What caused the declines? Lower enrollment hurt top-line growth, as total enrollment was down nearly 14% in Q4 from the year-prior period. And yet, operating expenses were flat, excluding restructuring charges and impairment of goodwill and intangibles. Most notably, instructional and marketing costs increased from 51.3% of revenue in 2011 to 57.9% in 2012. Simply put, Apollo is paying the same amount to educate fewer students.
That increase is not a short-term blip. With regulatory pressure increasing, and competition tightening, for-profit educators are going to have to invest in better teachers and smaller class sizes. While that might be good for this nation's students, it is definitely not good for shareholders. Yes, APOL is valued at just 7.3x trailing earnings; but with earnings set to decline next year, and margin pressures continuing, there are very good reasons for the low multiple. Those investors waiting for a turnaround might want to heed the lesson of none other than Apollo's management, which has repurchased over $1.5 billion in stock over the last two years at a weighted average price around $42 per share, a 67% premium to Tuesday's after-hours close.
Apollo's miss seems likely to drop other for-profit education stocks in trading Wednesday, as DeVry's Q4 miss in July did. Several stocks in the sector already took a hit on Tuesday, as Bridgepoint Education (NYSE:BPI) revealed it was the target of a U.S. Department of Justice investigation. The DOJ is investigating compensation for admissions officers at Bridgepoint.
Bridgepoint is already reeling after its flagship school Ashford University saw its accreditation application denied by the Western Association of Schools and Colleges earlier this summer, dropping the stock some 60 percent in just a week. Despite those fears, BPI was the only sector stock I recommended this summer -- though only for a short-term trade -- as its enterprise value had fallen to a paltry $12 million.

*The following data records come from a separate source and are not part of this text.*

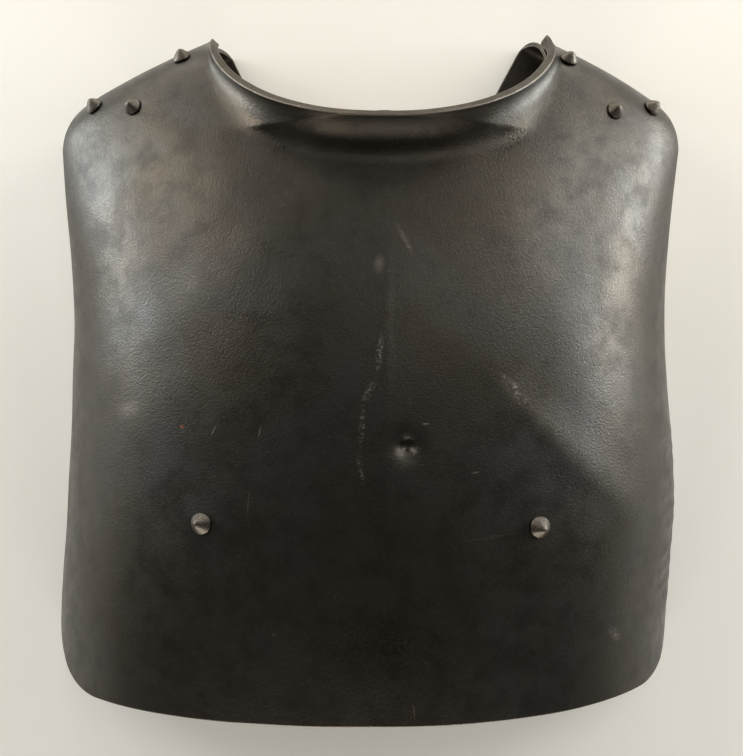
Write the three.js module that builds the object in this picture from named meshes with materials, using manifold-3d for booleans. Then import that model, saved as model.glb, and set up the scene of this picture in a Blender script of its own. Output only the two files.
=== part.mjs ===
// Steel breastplate: a forged sheet with a flared collar, two riveted shoulder hooks and eight cone rivets.
// Millimetres, +Z up. It lies on its back: x to the right as seen from the front, y towards the neck,
// z out of the chest. It rests on the side edges of the sheet and on the rear legs of the hooks.
import * as THREE from "three";
import { mergeVertices } from "three/addons/utils/BufferGeometryUtils.js";
import Module from "manifold-3d";

const wasm = await Module();
wasm.setup();

// ---- driving dimensions ----

const GAP = 0.35;                  // clearance between pieces that touch
const CURVED_GAP = 0.7;            // the same where curved faces lie on each other
const SHEET = 3.6;                 // thickness of the breastplate
const STRIP = 3;                   // thickness of a shoulder hook

// Cross-sections of the plate: half widths each side of x = 0, and the height of its side edges.
const SECTIONS = [
  { y: -205, left: 217.0, right: 203.5, edge: 0.7 },
  { y: -170, left: 217.2, right: 205.3, edge: 0.7 },
  { y: -130, left: 215.3, right: 208.4, edge: 0.7 },
  { y: -88, left: 211.8, right: 210.9, edge: 3 },
  { y: -46, left: 208.5, right: 208.6, edge: 7 },
  { y: -5, left: 205.5, right: 203.2, edge: 13 },
  { y: 36, left: 202.5, right: 199.6, edge: 20 },
  { y: 78, left: 201.9, right: 199.0, edge: 28 },
  { y: 118, left: 203.6, right: 200.7, edge: 36 },
  { y: 150, left: 204.2, right: 203.0, edge: 41 },
];

const CREST = { height: 130, y: -50, neckY: 128, neckDrop: 26, neckPower: 2.3, lowDrop: 12 };
const WRAP = { power: 2.25, reach: 0.955 };            // section curve: 2 is an ellipse, more is squarer
const LOWER = { y: -205.6, rise: 7, riseWidth: 200 };
const SHOULDER = { corner: 42, rollDrop: 16, rollWidth: 28, rollPower: 3.5 };
// Each side's outline. The collar's tip bends inwards by its curl and ends in a tongue this wide and proud.
// A hook's neck edge lies at each side's own places along the shoulder line: at that line, at the front
// leg's end and on the rear leg. Its bend has two handle lengths.
const SIDES = [
  {
    name: "left", sign: -1, cornerY: 148, slope: 26.1, lowCorner: 40,
    curl: 1.5, tip: { width: 3, proud: 1 }, hook: { edge: 83, leg: 72, rear: 91.5, bend: [11, 10] },
  },
  {
    name: "right", sign: 1, cornerY: 150.5, slope: 28.3, lowCorner: 34,
    curl: 4, tip: { width: 5, proud: 10 }, hook: { edge: 75.5, leg: 59, rear: 88, bend: [20, 17] },
  },
];
const NECK = { x: 7.8, y: 228, halfWidth: 113.5, depth: 74, power: 2.08 };
const CURL = { y: 200, rise: 20 };                     // where a side's collar tip starts to bend inwards
const FLARE = { height: 27, tipHeight: 3.5, width: 27, tipWidth: 5, power: 2.3 };

// Marks of wear and of the hammer, pressed into the sheet.
const PIT = { x: 20.5, y: -39.5, dish: 2.6, dishRadius: 17, core: 3.2, coreRadius: 5 };
const KEEL = { x: 10, y: 35, height: 1.6, width: 34, length: 95 };
const CREASE = { x: 121, y: -43, angle: -43, height: 1.1, width: 11, length: 62 };

const RIVET = {
  shoulder: { radius: 6, height: 6.6 },
  chest: { radius: 6.7, height: 7.4 },
  shank: 2.6,
  rim: 0.7,
  tip: 2.1,
  tipDrop: 1.05,
  point: 1.05,
  pointDrop: 0.35,
  innerRadius: 4.6,
  innerFlat: 3.2,
  innerHeight: 1.5,
  seat: 0.8,
};
const RIVETS = [
  { name: "rivet_left_neck", x: -122, y: 205.8, kind: "shoulder" },
  { name: "rivet_left_outer", x: -179.3, y: 175.5, kind: "shoulder" },
  { name: "rivet_left_inner", x: -151.5, y: 172, kind: "shoulder" },
  { name: "rivet_right_neck", x: 126.2, y: 204.2, kind: "shoulder" },
  { name: "rivet_right_outer", x: 181.5, y: 174.8, kind: "shoulder" },
  { name: "rivet_right_inner", x: 154.7, y: 169.5, kind: "shoulder" },
  { name: "rivet_chest_left", x: -100.5, y: -86, kind: "chest" },
  { name: "rivet_chest_right", x: 99.3, y: -88, kind: "chest" },
];

// A hook's places run along the shoulder line from its outer end, and across it away from the edge.
const HOOK = {
  outer: -8,                       // outer edge of the front leg
  rearOuter: 20,                   // outer edge of the rear leg
  frontReach: 36,
  rearTop: 5,
  rearReach: 96,
  endCorner: 0.62,                 // share of the half width that is rounded at the end
  endRound: 26,
};

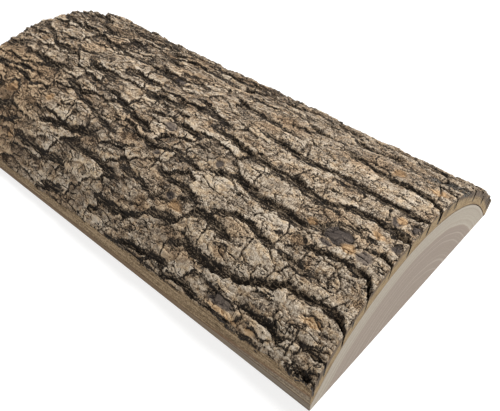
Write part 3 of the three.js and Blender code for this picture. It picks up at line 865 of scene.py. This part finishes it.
def side_face(shell, bark, column, low_v, flip):
    """The bark's face on a long side: fibres and slanting cracks on the near one, rough on the far one."""
    near = column == 0
    rows = bark.along[:, :1]
    down = np.linspace(0, 1, FACE_ROWS + 1)[None, :]
    face = mix(bark.outer[:, column, None], bark.inner[:, column, None], down[..., None])
    height = face[..., 2]
    ones = np.ones_like(height)
    crumbs = field("side_crumbs", rows, height)
    if near:
        upper = ease(0.35, 0.05, down + 0.18 * field("side_upper", rows, height))
        slant_field = field("side_slant", rows + 2.2 * height, height - 0.3 * rows)
        slant = level_crack(slant_field, (LENGTH / BARK_ROWS, 0.8), 0.5)
        slant *= ease(0.15, 0.4, field("side_slanted", rows, height))
        slant *= ease(0.75, 0.5, down)
        dent = 0.12 + 0.1 * field("side_fibres", rows, height) + 0.8 * slant
        dent += 0.9 * upper * (0.6 + 0.4 * crumbs)
        values = {name: mask[:, column, None] * ones for name, mask in bark.masks.items()}
        # The bark's dark mask, painted shade and shadows included, runs a little way down from the top of the
        # face
        reach = 0.06 + 0.16 * ease(-0.2, 0.5, field("side_stain", rows, 0.5))
        stain = values["dark"] * (1 - ease(0.4 * reach, reach, down + 0.1 * crumbs))
        scab = patch(rows * ones, height, SIDE_SCAB, crumbs, 0.5)
        scab *= ease(-0.6, 0.2, field("side_scab", rows, height))
        crumbled = upper * ease(0.1, 0.6, crumbs)
        values["dark"] = np.maximum.reduce([stain, 0.9 * slant, crumbled, 0.8 * scab])
    else:
        dent = 1.3 + 1.1 * crumbs + 0.5 * field("far_side_dents", rows, height)
        values = {name: 0 * ones for name in bark.masks}
        values["tone"] = 0.42 + 0.16 * field("far_side_tone", rows, height) + 0.2 * crumbs
        values["dark"] = ease(0.15, 0.6, field("far_side_dark", rows, height) - 0.3 * crumbs)
        values["platy"] = ones
    from_edge = np.minimum(down, 1 - down) * 2
    fade = ease(0, 0.12, from_edge) * ease(0, 1.5, np.minimum(rows, LENGTH - rows))
    face[..., 1] += np.clip(dent, 0, 2.6) * fade * (1 if near else -1)
    values["long_side"] = ones
    arc, rise = bark.unrolled[:, column, None, 1], bark.unrolled[:, column, None, 2]
    values["unrolled"] = np.stack([rows * ones, arc * ones, rise * (1 - down)], -1)
    for part, box in halves(low_v, (0.965 - low_v - UV_GAP) / 2):
        shell.grid(face[part], {name: value[part] for name, value in values.items()}, box, int(near), flip)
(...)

BPI did gain, and even after Tuesday's 10% decline, has still seen some moderate improvement from its levels immediately after the accreditation issues came to light. Indeed, its enterprise value has climbed all the way to about $47 million. Considering that BPI generated over $61 million in free cash flow in the first six months of 2012, the market is clearly pricing in a substantial possibility that not only will Ashford be shuttered, but Bridgepoint will be forced to pay some sort of material fine or penalty to federal and/or state governments.
Even given the tremendous regulatory pressure, Tuesday's close of $9.85 seems far too low given BPI's $8.37 per share in cash and historical earnings power. The potential reward, if the company can navigate its current challenges, more than justifies the company's risks. Even a closure of Ashford would leave some left-over assets for shareholders (which would have about $5 per share in cash after accounting for student deposits). If the recently announced investigation does find evidence that Bridgepoint broke the law, a fine could be certainly material. But given the federal government's propensity for wrist-slapping when it comes to corporate malfeasance, it's hard to believe BPI would be run out of business without epic, widespread, intentional fraud.
Still, beyond BPI, it's hard to see any reason to invest in the sector; and Bridgepoint's travails seem unlikely to remain company-specific. The industry is simply in the political crosshairs. There was an 800-page report issued by a Senate committee in July, criticizing the industry's aim to "serve shareholders over students," according to The Washington Post. That committee already goaded the Department of Education into passing stricter regulations on recruiting and student performance back in July, with failing colleges facing the potential loss of federally subsidized loans and grants. (One component of the regulation has been stayed by a federal judge; the DOE plans to re-design its system to adhere to the ruling.) There is a multi-state investigation led by state attorneys general; and an executive order from President Obama limiting recruitment of veterans.
Credit Suisse argued last week that a Romney victory might ease some of the pressure on the industry, but that seems unlikely. While Republicans might take a more laissez-faire approach toward the industry, the budget-cutting VP nominee Paul Ryan might take aim at the industry's lifeblood: federal aid to education. The Ryan budget would cut Pell Grants by $200 billion, according to one study. And even if the GOP is more inclined toward for-profit colleges, it seems highly unlikely that a President Romney would spend any political capital to protect an industry with such a poor public profile.
In short, the single-digit P/Es across the sector are well-deserved, and seem likely to continue. Revenues and earnings on an industry-wide basis look set to decline going forward, as restrictions on marketing and an emphasis on quality pressure the top and bottom lines. For those investors looking at the sector based on its seemingly sterling fundamentals, or hoping for a bottom in the industry, they should realize just how long the for-profit education sector itself has been waiting:
chart courtesy Bloomberg
The USEDU index -- a market cap-weighted index -- is down over 60 percent over the past three years. At many points on the way the down, the industry has appeared undervalued based on trailing earnings, or the admittedly strong balance sheets in the sector. It's always been a mirage. There are simply too many challenges, and too much pressure, facing the sector from too many directions. Tuesday's news shows that the pressure is still not letting up.